* [GIVEN EXERCISE]
Among the lines of data below, reproduce only those from the one with "Keep writing the" through the one with "return test", exactly as they stand, both ends included.

* [DATA ENTRIES]
=======

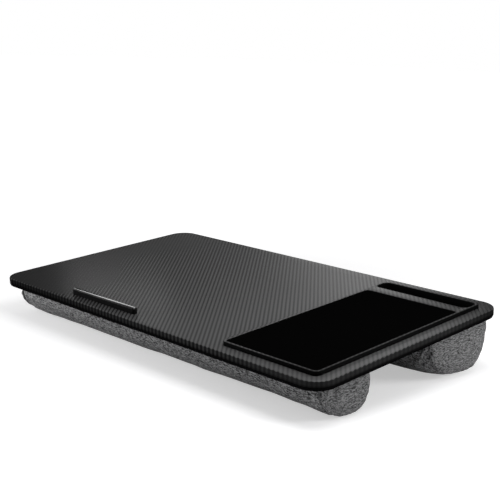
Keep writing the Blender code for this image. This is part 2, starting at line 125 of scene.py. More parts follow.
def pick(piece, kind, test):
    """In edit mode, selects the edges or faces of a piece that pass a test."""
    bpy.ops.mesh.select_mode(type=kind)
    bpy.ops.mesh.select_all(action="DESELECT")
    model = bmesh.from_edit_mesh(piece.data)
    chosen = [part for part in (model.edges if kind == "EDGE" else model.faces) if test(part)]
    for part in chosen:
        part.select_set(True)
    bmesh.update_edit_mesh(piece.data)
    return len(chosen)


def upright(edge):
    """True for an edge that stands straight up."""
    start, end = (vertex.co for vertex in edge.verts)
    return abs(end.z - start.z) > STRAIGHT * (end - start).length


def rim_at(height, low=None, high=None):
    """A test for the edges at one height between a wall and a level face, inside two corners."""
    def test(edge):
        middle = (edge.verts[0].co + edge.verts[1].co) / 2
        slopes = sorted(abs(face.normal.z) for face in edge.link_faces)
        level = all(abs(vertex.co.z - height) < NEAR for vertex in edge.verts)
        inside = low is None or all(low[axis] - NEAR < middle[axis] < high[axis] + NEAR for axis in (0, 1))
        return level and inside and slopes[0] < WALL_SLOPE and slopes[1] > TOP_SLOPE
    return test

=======

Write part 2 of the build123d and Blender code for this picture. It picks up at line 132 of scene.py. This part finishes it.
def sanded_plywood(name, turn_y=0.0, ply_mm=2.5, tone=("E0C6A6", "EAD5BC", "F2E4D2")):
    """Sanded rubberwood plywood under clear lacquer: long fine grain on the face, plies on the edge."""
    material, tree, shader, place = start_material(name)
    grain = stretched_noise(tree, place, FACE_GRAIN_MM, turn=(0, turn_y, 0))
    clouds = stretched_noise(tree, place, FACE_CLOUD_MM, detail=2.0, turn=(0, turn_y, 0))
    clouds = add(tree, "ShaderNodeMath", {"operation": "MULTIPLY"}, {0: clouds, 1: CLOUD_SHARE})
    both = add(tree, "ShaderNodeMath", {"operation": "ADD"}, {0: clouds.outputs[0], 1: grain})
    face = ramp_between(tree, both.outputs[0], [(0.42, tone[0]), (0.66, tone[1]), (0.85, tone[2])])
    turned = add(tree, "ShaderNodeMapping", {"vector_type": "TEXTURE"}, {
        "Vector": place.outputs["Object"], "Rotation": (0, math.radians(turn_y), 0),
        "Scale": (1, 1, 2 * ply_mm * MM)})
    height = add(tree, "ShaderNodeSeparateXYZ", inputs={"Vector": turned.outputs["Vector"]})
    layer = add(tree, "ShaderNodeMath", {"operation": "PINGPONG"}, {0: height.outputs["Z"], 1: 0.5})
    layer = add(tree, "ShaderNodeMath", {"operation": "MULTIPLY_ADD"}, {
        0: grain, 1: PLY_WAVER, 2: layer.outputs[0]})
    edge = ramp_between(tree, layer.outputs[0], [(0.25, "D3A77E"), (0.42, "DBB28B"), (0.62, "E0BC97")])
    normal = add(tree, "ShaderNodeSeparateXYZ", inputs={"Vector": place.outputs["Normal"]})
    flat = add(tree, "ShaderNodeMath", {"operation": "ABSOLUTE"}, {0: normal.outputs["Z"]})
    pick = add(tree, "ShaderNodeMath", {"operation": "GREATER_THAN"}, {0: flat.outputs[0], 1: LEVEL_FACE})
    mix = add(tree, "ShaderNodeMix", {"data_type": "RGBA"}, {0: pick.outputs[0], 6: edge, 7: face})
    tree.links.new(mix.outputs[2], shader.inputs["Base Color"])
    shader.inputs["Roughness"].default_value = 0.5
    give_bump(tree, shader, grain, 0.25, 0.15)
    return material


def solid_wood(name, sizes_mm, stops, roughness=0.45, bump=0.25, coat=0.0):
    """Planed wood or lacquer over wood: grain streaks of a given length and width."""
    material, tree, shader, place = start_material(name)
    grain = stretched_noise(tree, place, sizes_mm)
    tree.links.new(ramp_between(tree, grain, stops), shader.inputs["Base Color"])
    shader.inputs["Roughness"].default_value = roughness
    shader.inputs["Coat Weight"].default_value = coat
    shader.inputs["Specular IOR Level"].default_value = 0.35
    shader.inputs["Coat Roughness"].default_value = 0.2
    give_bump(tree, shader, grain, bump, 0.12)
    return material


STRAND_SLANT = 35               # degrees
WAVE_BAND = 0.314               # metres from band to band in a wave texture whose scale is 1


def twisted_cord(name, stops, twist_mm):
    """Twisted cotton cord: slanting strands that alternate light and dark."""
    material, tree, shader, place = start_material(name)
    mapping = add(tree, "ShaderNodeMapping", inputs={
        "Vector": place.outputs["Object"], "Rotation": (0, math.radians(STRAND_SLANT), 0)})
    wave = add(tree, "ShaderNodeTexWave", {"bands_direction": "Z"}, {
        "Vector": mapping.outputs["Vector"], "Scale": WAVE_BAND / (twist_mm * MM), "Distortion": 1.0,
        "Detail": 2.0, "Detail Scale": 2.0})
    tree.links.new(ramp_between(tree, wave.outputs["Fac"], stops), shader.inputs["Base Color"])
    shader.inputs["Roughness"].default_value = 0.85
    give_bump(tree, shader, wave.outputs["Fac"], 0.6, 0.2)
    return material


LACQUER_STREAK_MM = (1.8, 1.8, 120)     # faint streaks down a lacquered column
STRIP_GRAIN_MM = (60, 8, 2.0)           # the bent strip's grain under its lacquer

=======

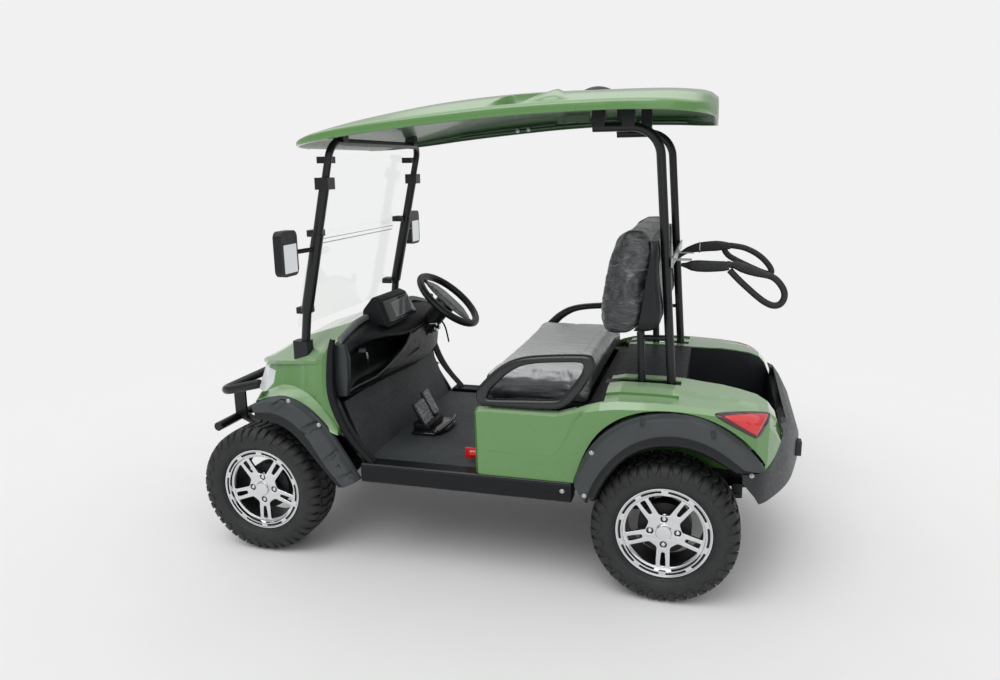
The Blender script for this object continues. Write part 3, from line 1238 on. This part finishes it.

=======

* [ANSWER BELOW]
Keep writing the Blender code for this image. This is part 2, starting at line 125 of scene.py. More parts follow.
def pick(piece, kind, test):
    """In edit mode, selects the edges or faces of a piece that pass a test."""
    bpy.ops.mesh.select_mode(type=kind)
    bpy.ops.mesh.select_all(action="DESELECT")
    model = bmesh.from_edit_mesh(piece.data)
    chosen = [part for part in (model.edges if kind == "EDGE" else model.faces) if test(part)]
    for part in chosen:
        part.select_set(True)
    bmesh.update_edit_mesh(piece.data)
    return len(chosen)


def upright(edge):
    """True for an edge that stands straight up."""
    start, end = (vertex.co for vertex in edge.verts)
    return abs(end.z - start.z) > STRAIGHT * (end - start).length


def rim_at(height, low=None, high=None):
    """A test for the edges at one height between a wall and a level face, inside two corners."""
    def test(edge):
        middle = (edge.verts[0].co + edge.verts[1].co) / 2
        slopes = sorted(abs(face.normal.z) for face in edge.link_faces)
        level = all(abs(vertex.co.z - height) < NEAR for vertex in edge.verts)
        inside = low is None or all(low[axis] - NEAR < middle[axis] < high[axis] + NEAR for axis in (0, 1))
        return level and inside and slopes[0] < WALL_SLOPE and slopes[1] > TOP_SLOPE
    return test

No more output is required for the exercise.